When cancer occurs in the thyroid, which is a small gland in the front part of the neck, the most common type is known as papillary thyroid cancer. Follicular thyroid cancer, medullary thyroid cancer and anaplastic thyroid cancer are other types.
Thyroid cancer affects three times as many women as men and usually occurs after the age of 45.
Unlike many forms of cancer that have a number of preventable, lifestyle-related risk factors, thyroid cancer appears to be caused by factors that are largely out of people's control. For example, there seems to be a strong link to family history and genetic mutations in the development of thyroid cancer. Also, people with a low amount of iodine in their diet or who have been exposed to radiation run a greater risk for thyroid cancer later in life.

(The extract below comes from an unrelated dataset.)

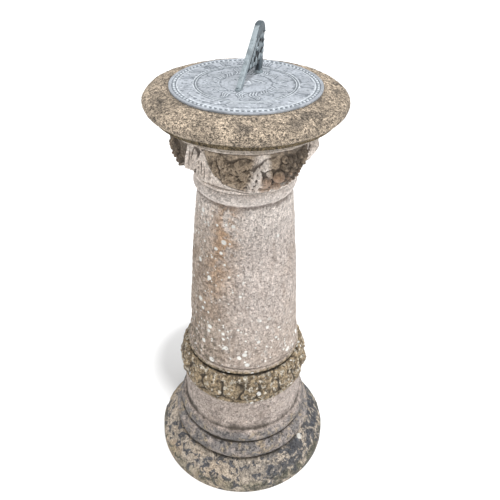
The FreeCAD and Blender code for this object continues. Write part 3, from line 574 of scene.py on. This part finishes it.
def make_shaft():
    stone = Turned(
        "shaft_stone", [(12, 42), (12, 0), (112, 0)], [
            (117, 0), (116, 22), (112.5, 30, 4200), (87, 369), (87.5, 369, 13.5), (87.5, 392)],
        [(12, 392), (12, 350)], 640, 2.8, 2.0)
    place = stone.points()
    push = 1.3 * rough(place, 50, 3, 31) + 0.9 * rough(place, 7, 3, 33)
    push = push * edge_fade(stone, 4)
    side = stone.azimuth - CAMERA_AZIMUTH
    streak = np.exp(-((side + 22 + 13 * ramp(stone.up, 330, 130)) / 15) ** 2)
    piece = stone.build(
        "shaft", push, None, hollow=stone.hollow(push) - 0.2 * stone.hollow(0 * push),
        stain=streak * ramp(stone.up, 60, 300) * ramp(stone.up, 372, 366),
        lichen=np.clip(0.10 + 0.8 * ramp(np.sin(np.radians(side)), 0.2, -0.9)
                       + 0.7 * ramp(stone.up, 130, 10), 0, 1) * ramp(stone.up, 375, 340),
        # pale: paler on the right where the light falls, less so low down: partly tone, partly painted
        # light.
        pale=ramp(np.sin(np.radians(side)), -0.75, 0.1) * (1 - 0.5 * ramp(stone.up, 170, 20)),
        # neck: paler towards the top under the capital, painted light that offsets the shade there.
        neck=ramp(stone.up, 240, 380) + 0 * push,
        ring=ramp(stone.up, 366, 371) + 0 * push,
        moss=ramp(stone.up, 170, 30) * ramp(np.sin(np.radians(side)), -0.1, -0.8),
        weather=(0.35 + 0.65 * ramp(np.sin(np.radians(side)), 0.3, -0.8)) * ramp(stone.up, 330, 180))
    paint = stone_paint(
        "column stone", (0.53, 0.435, 0.36), (0.38, 0.295, 0.23), (0.14, 0.11, 0.085),
        (0.12, 0.088, 0.07), 0.0022, 1.9, [
            # Pale patches: partly tone, partly painted light on the right side.
            patches(0.06, 0.1, 0.45, (0.57, 0.50, 0.46), 3, 0.9, None, "pale"),
            # Painted light: paler patches towards the top of the shaft.
            patches(0.05, 0.1, 0.4, (0.76, 0.69, 0.64), 3, 0.8, None, "neck"),
            patches(0.018, 0.50, 0.68, (0.34, 0.265, 0.215), 5, 0.35, lambda p: p.stretched(z=0.3)),
            patches(0.014, 0.55, 0.70, (0.74, 0.69, 0.65), 5, 0.35, lambda p: p.stretched(z=0.4)),
            patches(0.035, 0.36, 0.58, (0.50, 0.33, 0.21), 6, 1.0, None, "stain", 1.2),
            patches(0.008, 0.50, 0.62, (0.15, 0.11, 0.08), 5, 0.6, None, "weather"),
            patches(0.009, 0.48, 0.58, (0.11, 0.092, 0.06), 5, 0.8, None, "moss"),
        ], [patches(0.02, 0.25, 0.6, (0.72, 0.65, 0.60), 4, 0.5, None, "ring"),
            white_lichen("lichen", 0.0125, 1.3), white_lichen("lichen", 0.0066, 1.35),
            single_spots([(-2, 95, 609, 10), (-35, 98, 549, 11), (-32, 104, 459, 12), (-17, 108, 405, 11),
                          (57, 97, 555, 8), (-5, 96, 585, 7), (60, 93, 615, 7), (38, 106, 435, 7),
                          (2, 111, 363, 10), (22, 112, 351, 10), (-13, 117, 322, 12), (73, 115, 328, 12)])
            ], 0.5, 0.3)
    return settle(piece, "pedestal", "column_stone", paint, "shaft_stone")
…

Treatment of Thyroid Cancer
Most thyroid cancers are papillary thyroid cancer -- a form that grows slowly and can be cured if detected and treated early. The primary treatment for most forms of thyroid cancer is surgery to remove the thyroid. Most people who have this operation need to take thyroid hormone pills afterwards to replace the hormones that the thyroid gland would have produced.
After surgery, most people have radioactive iodine therapy. This treatment removes any thyroid cells, cancerous and non-cancerous, that remain in the body after the surgery. More typical radiation therapy and chemotherapy are also sometimes required to rid the body of cancer cells in the tissues surrounding the thyroid gland.